Rajaratnam’s squid by association defense

March 23, 2011, 9:45 PM UTC

Raj Rajaratnam’s defense lawyer is working the guilt-by-association angle hard – for Goldman Sachs, that is.

Fortune’s Katie Benner fills us in from the U.S. District Courthouse on Foley Square in Manhattan:

Rajaratnam’s attorney, John Dowd, towers over Goldman Sachs (GS) chief Lloyd Blankfein. That fact was readily apparent when Dowd started his cross examination Wednesday, even if Dowd did open by promising not to waste Blankfein’s valuable time.

Beset by vampire squid?

But make no mistake, Dowd wants jurors to see Goldman as the giant player in the Galleon insider trading case, no matter how long it takes to establish that idea – which runs contrary to the picture the government has drawn.

Dowd’s questioning of Blankfein seems to imply Goldman, which fairly or otherwise is probably the most notorious bank in America, implicitly condoned the alleged insider trading in its shares.

Dowd asked Blankfein a dozen different ways about Goldman’s relationship with Galleon, the hedge fund Rajaratnam founded. Rajaratnam could face 20 years in jail if convicted on the government’s charge that he made off with $45 million by making illegal insider trades.

Blankfein testified earlier Wednesday that a director who allegedly tipped off Rajaratnam on decisions made at Goldman board meetings broke his promise to keep the proceedings in confidence. But Dowd suggested Goldman’s relationship with Galleon runs far deeper than the link between ex-director Rajat Gupta and Rajaratnam.

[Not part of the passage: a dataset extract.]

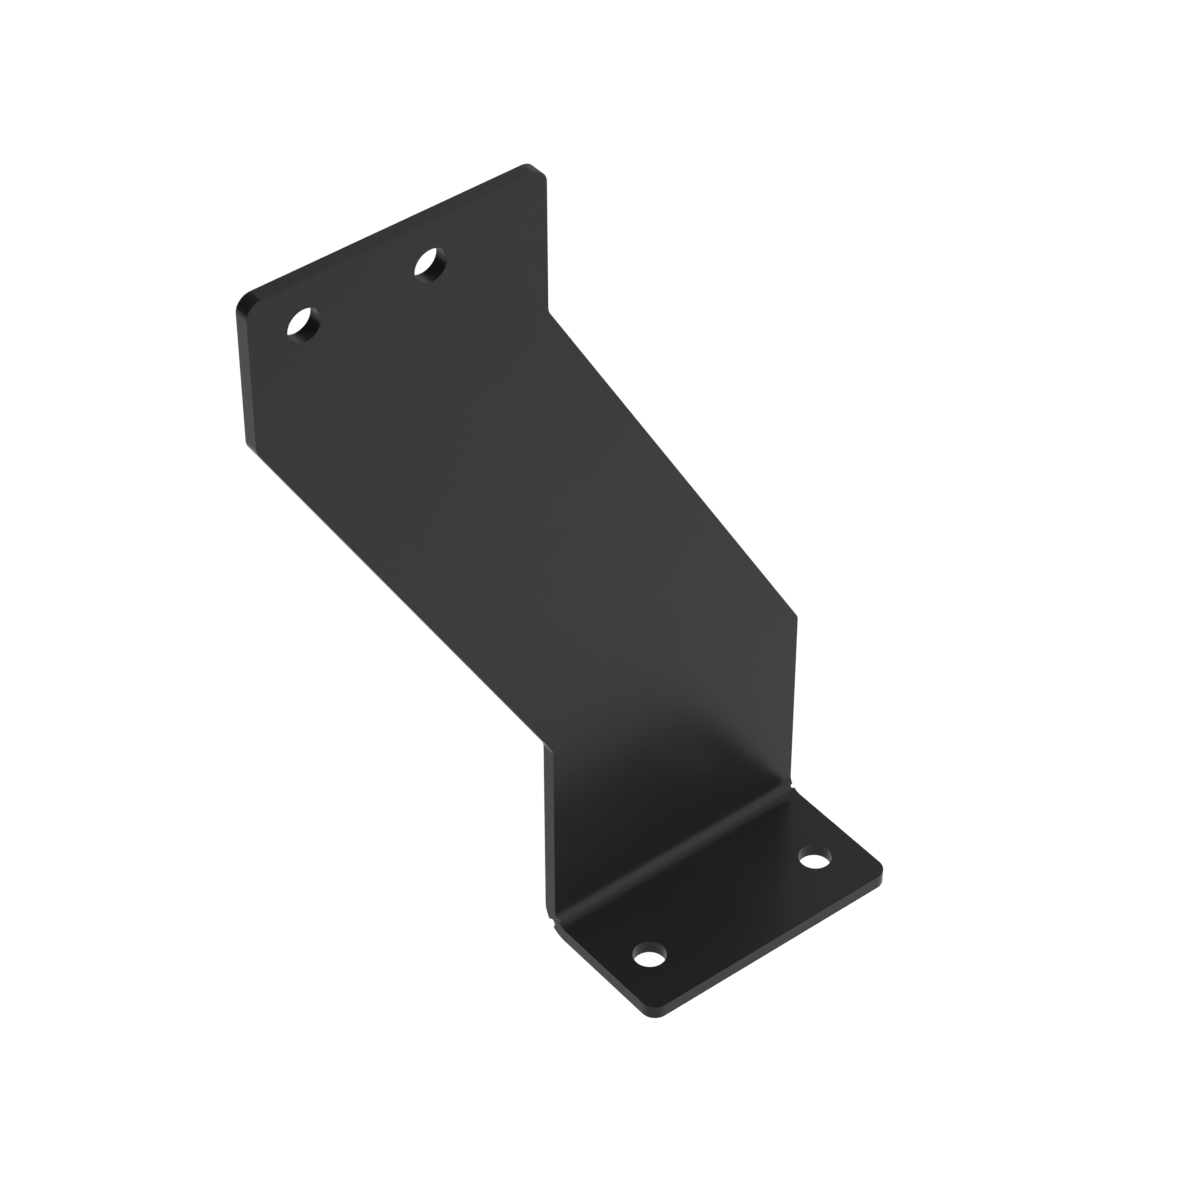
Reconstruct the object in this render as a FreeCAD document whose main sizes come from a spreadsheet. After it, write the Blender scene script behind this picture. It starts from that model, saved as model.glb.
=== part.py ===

Dowd asked Blankfein if Galleon bought Goldman research and analysis, or used its prime brokerage services, to which Blankfein said yes. Dowd then said Galleon was a big customer of Goldman’s, and a big investor in the firm – so can Goldman really claim it didn’t know what was going on with Galleon’s trading in the firm’s stock?

Blankfein responded he was “not in a position to know” whether Galleon was an owner of the investment bank’s stock. Asked by Dowd whether Goldman pays attention to its investors, Blankfein responded that the firm does but has “tens of thousands” at any given time.

Dowd also pushed Blankfein to explain what Goldman was up to during the financial crisis of 2008, seemingly for the sake of undermining his credibility before the jury.

Discussing market rumors in the summer of 2008 that Goldman might buy the teetering Wachovia bank, Dowd prompted Blankfein to look over the minutes of a Goldman board meeting that included a strategy review of possible Goldman acquisitions.

Blankfein blanched at being handed the document, which he said ran to 10 single-spaced pages.* “Take your time,” Dowd replied — suggesting his earlier apologies for imposing on Blankfein’s busy schedule were not, get this, completely genuine.

*Earlier I wrote a hundred pages. Only off by a factor of 10, etc.